Wide view of an HDPE geomembrane lined pond for aquaculture or irrigation

1) Start with the scenario (fastest way to specify)

Different projects stress a liner in different ways: shrimp ponds see frequent cleaning and equipment movement; large reservoirs see long UV exposure and higher hydraulic load. A practical pond liner selection guide starts with the scenario, then locks in material, thickness, and protection.

Application scenario	Recommended option	Typical thickness	Geotextile cushion	Notes
Fish/shrimp ponds (earthen, exposed)	HDPE geomembrane pond liner (UV-stabilized, black)	0.75–1.5 mm	200–300 g/m² nonwoven	Most common long-life configuration
Small irrigation ponds / nursery tanks	LDPE pond liner (or LLDPE)	0.5–1.0 mm	150–250 g/m²	Higher flexibility for irregular shapes
Large farm reservoirs (exposed, long design life)	HDPE geomembrane pond liner (smooth or textured)	1.0–2.0 mm	200–300 g/m²	Higher puncture margin and UV durability
Rough subgrade / gravel / traffic risk	Geotextile composite geomembrane	0.75–1.5 mm core	Built-in (100–800 g/m²)	Simplifies build: protection + barrier in one
Steep slopes, embankments, canals	Textured HDPE geomembrane pond liner or composite	1.0–1.5 mm	As needed	Texture increases interface friction

2) The 3-step selection model (HDPE vs LDPE, thickness, protection)

Step 1 — Choose polymer: HDPE or LDPE/LLDPE

HDPE geomembrane pond liner Strengths: Excellent chemical resistance, strong UV performance (carbon-black stabilized), proven long service life in exposed water containment. Tradeoff: Stiffer than LDPE/LLDPE, so it needs more attention during deployment on tight curves.
LDPE pond liner / LLDPE pond liner Strengths: Higher flexibility and elongation—helpful for irregular geometry, cold-weather handling, and complex details. Tradeoff: Typically selected when flexibility is the priority, while still delivering high impermeability.

In most outdoor agricultural projects, clients choose an HDPE geomembrane pond liner for durability and long-term cost control, and choose an LDPE pond liner when shape complexity and handling speed are decisive.
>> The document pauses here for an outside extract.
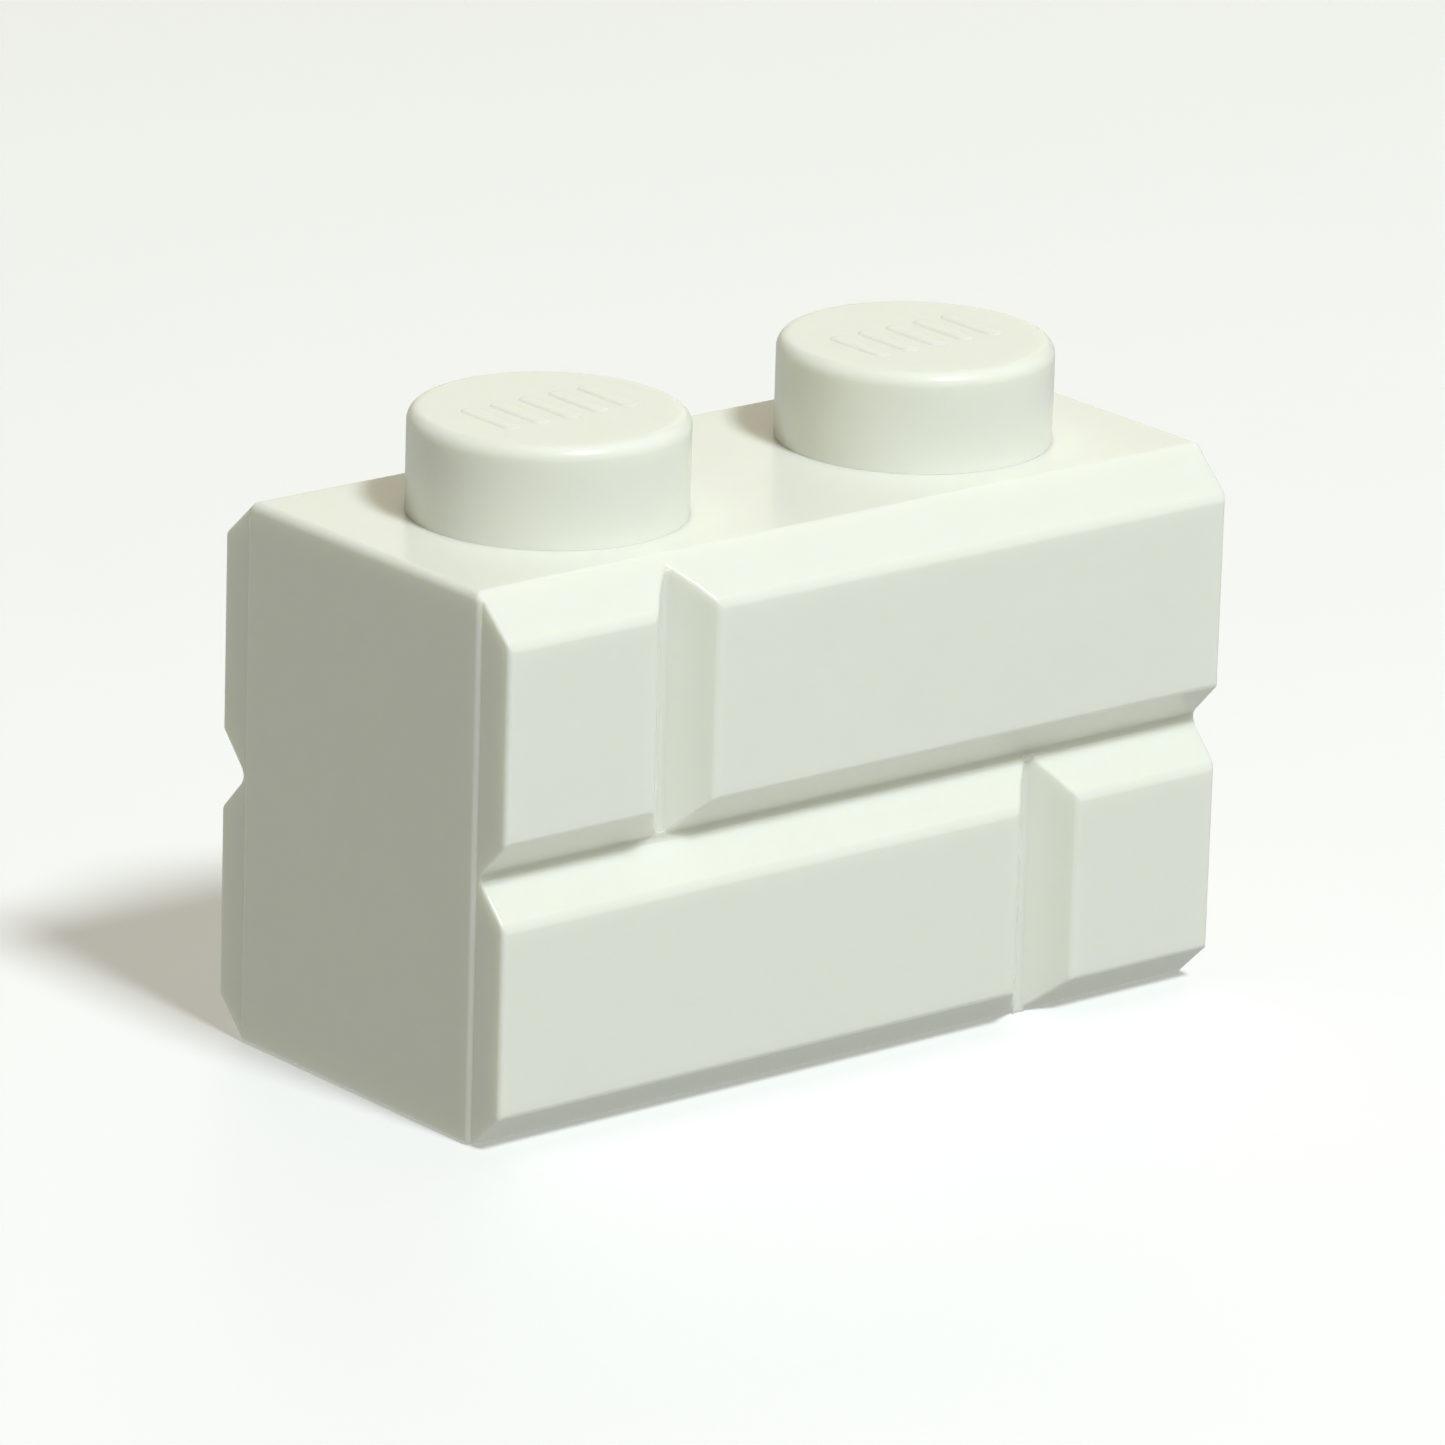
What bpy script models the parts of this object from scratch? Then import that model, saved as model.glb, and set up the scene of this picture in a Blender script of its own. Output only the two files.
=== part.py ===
"""A 1 x 2 interlocking toy brick with a masonry relief on both long sides.

Metres, +Z up. The origin is the centre of the base. The length runs along X, and the front long side faces -Y.
The real brick is one moulding. Here each moulded feature is an object of its own, with a hairline gap between them.
"""

import math

import bmesh
import bpy

MM = 0.001

# The stud grid and the outer size
PITCH = 8.0 * MM
LENGTH = 15.8 * MM
DEPTH = 7.8 * MM
BODY_HEIGHT = 9.6 * MM

# Studs, sockets and walls
STUD_RADIUS = 2.4 * MM
STUD_HEIGHT = 1.8 * MM
STUD_ROUNDING = 0.2 * MM
PIN_RADIUS = 1.6 * MM
PIN_ROUNDING = 0.15 * MM
DECK_THICKNESS = 1.0 * MM
GAP = 0.02 * MM

# The masonry relief: bevelled blocks that stand out of a recessed wall
RELIEF = 0.7 * MM
COURSE_JOINT_Z = 4.7 * MM
HEAD_JOINT_X = 4.05 * MM
COURSE_BEVEL = 0.73 * MM
HEAD_BEVEL = 0.66 * MM
TOP_BEVEL = 0.61 * MM
BOTTOM_BEVEL = 0.65 * MM
DECK_CHAMFER = 0.14 * MM
END_STEP = 0.06 * MM
BLOCK_ROUNDING = 0.12 * MM
CORNER_ROUNDING = 0.08 * MM

# What follows from them
HALF_LENGTH = LENGTH / 2
FACE_Y = DEPTH / 2
WALL_Y = FACE_Y - RELIEF
STUD_X = PITCH / 2
SOCKET_Y = STUD_RADIUS
SOCKET_X = STUD_X + STUD_RADIUS
CEILING_Z = BODY_HEIGHT - DECK_THICKNESS

TURNED_STEPS = 72
ARC_STEPS = 5
WHITE = (0.86, 0.87, 0.80, 1.0)


def clear_scene():
    for obj in list(bpy.data.objects):
        bpy.data.objects.remove(obj)


def new_collection(name):
    collection = bpy.data.collections.new(name)
    bpy.context.scene.collection.children.link(collection)
    return collection


def glossy_plastic(name):
    """White injection-moulded plastic with a polished tool finish."""
    material = bpy.data.materials.new(name)
    material.use_nodes = True
    shader = material.node_tree.nodes["Principled BSDF"]
    shader.inputs["Base Color"].default_value = WHITE
    shader.inputs["Roughness"].default_value = 0.25
    shader.inputs["Metallic"].default_value = 0.0
    return material


def add_object(name, bm, collection):
    """Turns a bmesh into a named object with its own material."""
    mesh = bpy.data.meshes.new(name)
    bm.to_mesh(mesh)
    bm.free()
    obj = bpy.data.objects.new(name, mesh)
    obj.data.materials.append(glossy_plastic(name))
    collection.objects.link(obj)
    return obj


def box_bmesh(low, high):
    """A box between two opposite corners."""
    bm = bmesh.new()
    bmesh.ops.create_cube(bm, size=1.0)
    for vertex in bm.verts:
        for axis in range(3):
            vertex.co[axis] = high[axis] if vertex.co[axis] > 0 else low[axis]
    return bm


def weigh_edges(bm, chosen):
    """Marks for the Bevel modifier the edges whose two ends both pass the test."""
    weight = bm.edges.layers.float.new("bevel_weight_edge")
    for edge in bm.edges:
        edge[weight] = 1.0 if all(chosen(vertex.co) for vertex in edge.verts) else 0.0


def round_weighed_edges(obj, width, segments):
    bevel = obj.modifiers.new("rounded edges", "BEVEL")
    bevel.limit_method = "WEIGHT"
    bevel.width = width
    bevel.segments = segments


def top_plate(collection):
    """The deck that carries the studs. Its two long edges run into the relief's upper bevel."""
    bm = box_bmesh((-HALF_LENGTH, -WALL_Y, CEILING_Z), (HALF_LENGTH, WALL_Y, BODY_HEIGHT))
    weight = bm.edges.layers.float.new("bevel_weight_edge")
    for edge in bm.edges:
        first, second = (vertex.co for vertex in edge.verts)
        along_length = abs(first.x - second.x) > PITCH
        at_top = min(first.z, second.z) > CEILING_Z
        edge[weight] = 1.0 if along_length and at_top else 0.0
    obj = add_object("top_plate", bm, collection)
    round_weighed_edges(obj, DECK_CHAMFER, 1)


def end_wall(name, side, collection):
    """The plain narrow end, as wide as the recessed walls. Side is -1 at the left and 1 at the right."""
    inner, outer = sorted((side * SOCKET_X, side * HALF_LENGTH), key=abs)
    low = (min(inner, outer), -WALL_Y, 0.0)
    high = (max(inner, outer), WALL_Y, CEILING_Z - GAP)
    bm = box_bmesh(low, high)
    weight = bm.edges.layers.float.new("bevel_weight_edge")
    for edge in bm.edges:
        first, second = (vertex.co for vertex in edge.verts)
        upright = abs(first.z - second.z) > PITCH
        outside = min(abs(first.x), abs(second.x)) > SOCKET_X
        edge[weight] = 1.0 if upright and outside else 0.0
    obj = add_object(name, bm, collection)
    round_weighed_edges(obj, CORNER_ROUNDING, 2)


def long_wall(name, side, collection):
    """The thin wall behind the relief, between the end walls. Side is -1 at the front and 1 at the rear."""
    reach = SOCKET_X - GAP
    edges = sorted((side * SOCKET_Y, side * WALL_Y))
    bm = box_bmesh((-reach, edges[0], 0.0), (reach, edges[1], CEILING_Z - GAP))
    add_object(name, bm, collection)


def turned(name, profile, location, collection):
    """A solid of revolution about Z. The profile runs from the axis, down the outer side, back to the axis."""
    mesh = bpy.data.meshes.new(name)
    edges = [(i, i + 1) for i in range(len(profile) - 1)]
    mesh.from_pydata([(radius, 0.0, height) for radius, height in profile], edges, [])
    obj = bpy.data.objects.new(name, mesh)
    obj.location = location
    obj.data.materials.append(glossy_plastic(name))
    collection.objects.link(obj)
    screw = obj.modifiers.new("turned", "SCREW")
    screw.steps = TURNED_STEPS
    screw.render_steps = TURNED_STEPS
    screw.use_merge_vertices = True
    screw.merge_threshold = 1e-6
    screw.use_smooth_shade = True
    return obj


def quarter_arc(centre, radius, start):
    """Points on a quarter circle, turning clockwise from the start angle."""
    points = []
    for i in range(ARC_STEPS + 1):
        angle = start - math.pi / 2 * i / ARC_STEPS
        points.append((centre[0] + radius * math.cos(angle), centre[1] + radius * math.sin(angle)))
    return points


def stud(name, x, collection):
    """The coupling stud, with its top edge rounded over."""
    shoulder = (STUD_RADIUS - STUD_ROUNDING, STUD_HEIGHT - STUD_ROUNDING)
    profile = [(0.0, STUD_HEIGHT)]
    profile += quarter_arc(shoulder, STUD_ROUNDING, math.pi / 2)
    profile += [(STUD_RADIUS, GAP), (0.0, GAP)]
    turned(name, profile, (x, 0.0, BODY_HEIGHT), collection)


def core_pin(collection):
    """The solid pin between the two sockets, from the ceiling down to the base."""
    shoulder = (PIN_RADIUS - PIN_ROUNDING, PIN_ROUNDING)
    profile = [(0.0, CEILING_Z - GAP), (PIN_RADIUS, CEILING_Z - GAP)]
    profile += quarter_arc(shoulder, PIN_ROUNDING, 0.0)
    profile += [(0.0, 0.0)]
    turned("core_pin", profile, (0.0, 0.0, 0.0), collection)


def masonry_block(name, side, span_x, span_z, collection):
    """One raised block, as seen on the front. On the rear, the same block is turned half round about Z.

    Each span holds (low edge of the foot, slope, high edge of the foot, slope). A slope is how far that edge of
    the outer face lies in from the foot.
    """
    low_x, low_slope_x, high_x, high_slope_x = span_x
    low_z, low_slope_z, high_z, high_slope_z = span_z
    bm = box_bmesh((low_x, -FACE_Y, low_z), (high_x, -WALL_Y - GAP, high_z))
    for vertex in bm.verts:
        if vertex.co.y > -FACE_Y + RELIEF / 2:
            continue
        vertex.co.x += low_slope_x if vertex.co.x < (low_x + high_x) / 2 else -high_slope_x
        vertex.co.z += low_slope_z if vertex.co.z < (low_z + high_z) / 2 else -high_slope_z
    weigh_edges(bm, lambda point: point.y < -FACE_Y + RELIEF / 2)
    obj = add_object(name, bm, collection)
    round_weighed_edges(obj, BLOCK_ROUNDING, 3)
    if side > 0:
        obj.rotation_euler.z = math.pi


def masonry(side_name, side, collection):
    """Two courses of two blocks. The head joint of the lower course is one stud pitch from the upper one's."""
    end = HALF_LENGTH - END_STEP
    draft = END_STEP / 3
    half_gap = GAP / 2
    crown = BODY_HEIGHT - DECK_CHAMFER - half_gap
    upper = (COURSE_JOINT_Z + half_gap, COURSE_BEVEL, crown, TOP_BEVEL)
    lower = (0.0, BOTTOM_BEVEL, COURSE_JOINT_Z - half_gap, COURSE_BEVEL)
    left_of_upper_joint = (-end, draft, -HEAD_JOINT_X - half_gap, HEAD_BEVEL)
    right_of_upper_joint = (-HEAD_JOINT_X + half_gap, HEAD_BEVEL, end, draft)
    left_of_lower_joint = (-end, draft, HEAD_JOINT_X - half_gap, HEAD_BEVEL)
    right_of_lower_joint = (HEAD_JOINT_X + half_gap, HEAD_BEVEL, end, draft)
    masonry_block(side_name + "_upper_short_block", side, left_of_upper_joint, upper, collection)
    masonry_block(side_name + "_upper_long_block", side, right_of_upper_joint, upper, collection)
    masonry_block(side_name + "_lower_long_block", side, left_of_lower_joint, lower, collection)
    masonry_block(side_name + "_lower_short_block", side, right_of_lower_joint, lower, collection)


def build():
    clear_scene()
    brick = new_collection("masonry_brick")
    top_plate(brick)
    end_wall("left_end_wall", -1, brick)
    end_wall("right_end_wall", 1, brick)
    long_wall("front_wall", -1, brick)
    long_wall("rear_wall", 1, brick)
    stud("left_stud", -STUD_X, brick)
    stud("right_stud", STUD_X, brick)
    core_pin(brick)
    masonry("front", -1, brick)
    masonry("rear", 1, brick)


build()
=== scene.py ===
"""The looks of the masonry-faced brick: one glossy white moulding on a plain pale floor."""

import math

import bmesh
import bpy
from mathutils import Matrix, Vector


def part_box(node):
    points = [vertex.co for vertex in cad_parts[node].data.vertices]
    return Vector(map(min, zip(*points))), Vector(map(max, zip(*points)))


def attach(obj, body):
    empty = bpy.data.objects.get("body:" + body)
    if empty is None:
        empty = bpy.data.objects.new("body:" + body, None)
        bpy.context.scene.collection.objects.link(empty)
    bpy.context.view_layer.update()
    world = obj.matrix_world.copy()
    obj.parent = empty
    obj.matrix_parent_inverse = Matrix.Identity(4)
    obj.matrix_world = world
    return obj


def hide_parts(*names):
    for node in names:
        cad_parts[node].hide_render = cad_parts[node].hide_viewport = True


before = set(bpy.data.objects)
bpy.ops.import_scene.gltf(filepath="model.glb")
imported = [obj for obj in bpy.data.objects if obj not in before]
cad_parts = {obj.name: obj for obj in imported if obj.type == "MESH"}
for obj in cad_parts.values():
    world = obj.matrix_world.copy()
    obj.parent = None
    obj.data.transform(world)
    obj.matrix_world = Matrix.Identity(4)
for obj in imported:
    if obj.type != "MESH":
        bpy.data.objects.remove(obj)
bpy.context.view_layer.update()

MM = 0.001

# Shapes are modelled in millimetres and scaled to metres at the end, which keeps the modifiers' tolerances small.
# The body's own planes come from the CAD boxes.
DECK_LOW, DECK_HIGH = (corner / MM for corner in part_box("top_plate"))
BLOCK_LOW, BLOCK_HIGH = (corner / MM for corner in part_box("front_upper_long_block"))
LOWER_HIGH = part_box("front_lower_long_block")[1] / MM
WALL_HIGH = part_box("front_wall")[1] / MM
LEFT_STUD_LOW, LEFT_STUD_HIGH = (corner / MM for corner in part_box("left_stud"))
RIGHT_STUD_LOW, RIGHT_STUD_HIGH = (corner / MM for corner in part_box("right_stud"))
PIN_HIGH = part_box("core_pin")[1] / MM

HALF_LENGTH = DECK_HIGH.x
WALL_Y = DECK_HIGH.y
DECK_Z = DECK_HIGH.z
CEILING_Z = DECK_LOW.z
FACE_Y = -BLOCK_LOW.y
RELIEF = FACE_Y - WALL_Y
COURSE_Z = (BLOCK_LOW.z + LOWER_HIGH.z) / 2
BLOCK_END = BLOCK_HIGH.x
HEAD_X = (-BLOCK_LOW.x + LOWER_HIGH.x) / 2
SOCKET_X = WALL_HIGH.x
SOCKET_Y = -WALL_HIGH.y
STUD_RADIUS = (LEFT_STUD_HIGH.x - LEFT_STUD_LOW.x) / 2
PIN_RADIUS = PIN_HIGH.x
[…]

Step 2 — Select thickness by load and subgrade risk

Thickness is not only about water depth. The practical drivers are:

Subgrade condition: Sharp gravel and poorly compacted soils are the main puncture risk drivers.
Exposure: Exposed liners see thermal cycling and UV continuously.
Operations: Foot traffic, aerators, nets, cleaning equipment, and vehicle access raise mechanical risk.

Typical ranges:

0.5–0.75 mm: Small irrigation ponds with good subgrade.
0.75–1.5 mm: Most aquaculture ponds using an HDPE geomembrane pond liner.
1.5–2.5 mm: Larger reservoirs or harsher operating conditions.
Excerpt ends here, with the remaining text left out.